Start of Collected material
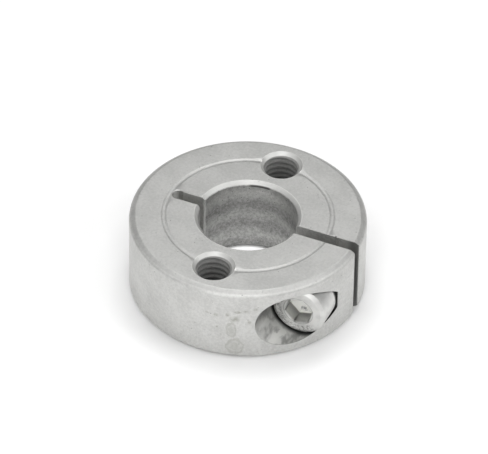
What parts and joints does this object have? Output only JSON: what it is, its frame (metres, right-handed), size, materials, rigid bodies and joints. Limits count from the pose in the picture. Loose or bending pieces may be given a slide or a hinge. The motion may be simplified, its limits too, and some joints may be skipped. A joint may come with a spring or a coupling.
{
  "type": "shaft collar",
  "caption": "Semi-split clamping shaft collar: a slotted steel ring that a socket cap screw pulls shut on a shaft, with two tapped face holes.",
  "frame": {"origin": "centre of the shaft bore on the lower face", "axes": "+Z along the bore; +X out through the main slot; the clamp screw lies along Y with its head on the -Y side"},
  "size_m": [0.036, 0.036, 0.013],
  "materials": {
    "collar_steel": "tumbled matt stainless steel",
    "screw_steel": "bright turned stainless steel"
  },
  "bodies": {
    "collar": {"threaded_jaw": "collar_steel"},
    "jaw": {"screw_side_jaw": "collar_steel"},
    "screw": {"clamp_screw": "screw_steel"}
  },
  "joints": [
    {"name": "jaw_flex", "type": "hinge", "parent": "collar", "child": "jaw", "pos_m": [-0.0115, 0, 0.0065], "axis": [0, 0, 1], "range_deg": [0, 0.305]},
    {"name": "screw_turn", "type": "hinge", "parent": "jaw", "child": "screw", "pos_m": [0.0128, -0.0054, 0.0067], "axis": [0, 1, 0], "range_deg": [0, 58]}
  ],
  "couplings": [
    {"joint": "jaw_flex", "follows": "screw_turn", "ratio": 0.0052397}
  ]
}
End of Collected material
• What the exercise asks:
Repeat the material from above exactly, word for word.

• Solution to this exercise:
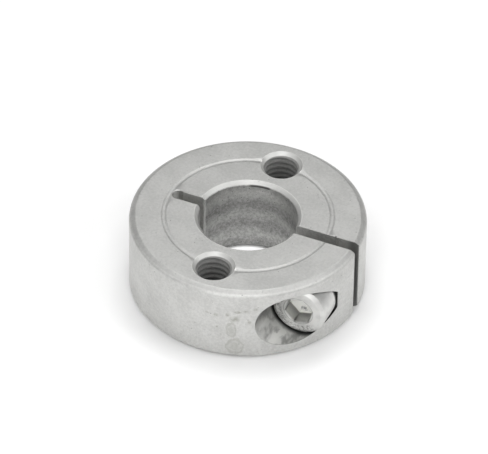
What parts and joints does this object have? Output only JSON: what it is, its frame (metres, right-handed), size, materials, rigid bodies and joints. Limits count from the pose in the picture. Loose or bending pieces may be given a slide or a hinge. The motion may be simplified, its limits too, and some joints may be skipped. A joint may come with a spring or a coupling.
{
  "type": "shaft collar",
  "caption": "Semi-split clamping shaft collar: a slotted steel ring that a socket cap screw pulls shut on a shaft, with two tapped face holes.",
  "frame": {"origin": "centre of the shaft bore on the lower face", "axes": "+Z along the bore; +X out through the main slot; the clamp screw lies along Y with its head on the -Y side"},
  "size_m": [0.036, 0.036, 0.013],
  "materials": {
    "collar_steel": "tumbled matt stainless steel",
    "screw_steel": "bright turned stainless steel"
  },
  "bodies": {
    "collar": {"threaded_jaw": "collar_steel"},
    "jaw": {"screw_side_jaw": "collar_steel"},
    "screw": {"clamp_screw": "screw_steel"}
  },
  "joints": [
    {"name": "jaw_flex", "type": "hinge", "parent": "collar", "child": "jaw", "pos_m": [-0.0115, 0, 0.0065], "axis": [0, 0, 1], "range_deg": [0, 0.305]},
    {"name": "screw_turn", "type": "hinge", "parent": "jaw", "child": "screw", "pos_m": [0.0128, -0.0054, 0.0067], "axis": [0, 1, 0], "range_deg": [0, 58]}
  ],
  "couplings": [
    {"joint": "jaw_flex", "follows": "screw_turn", "ratio": 0.0052397}
  ]
}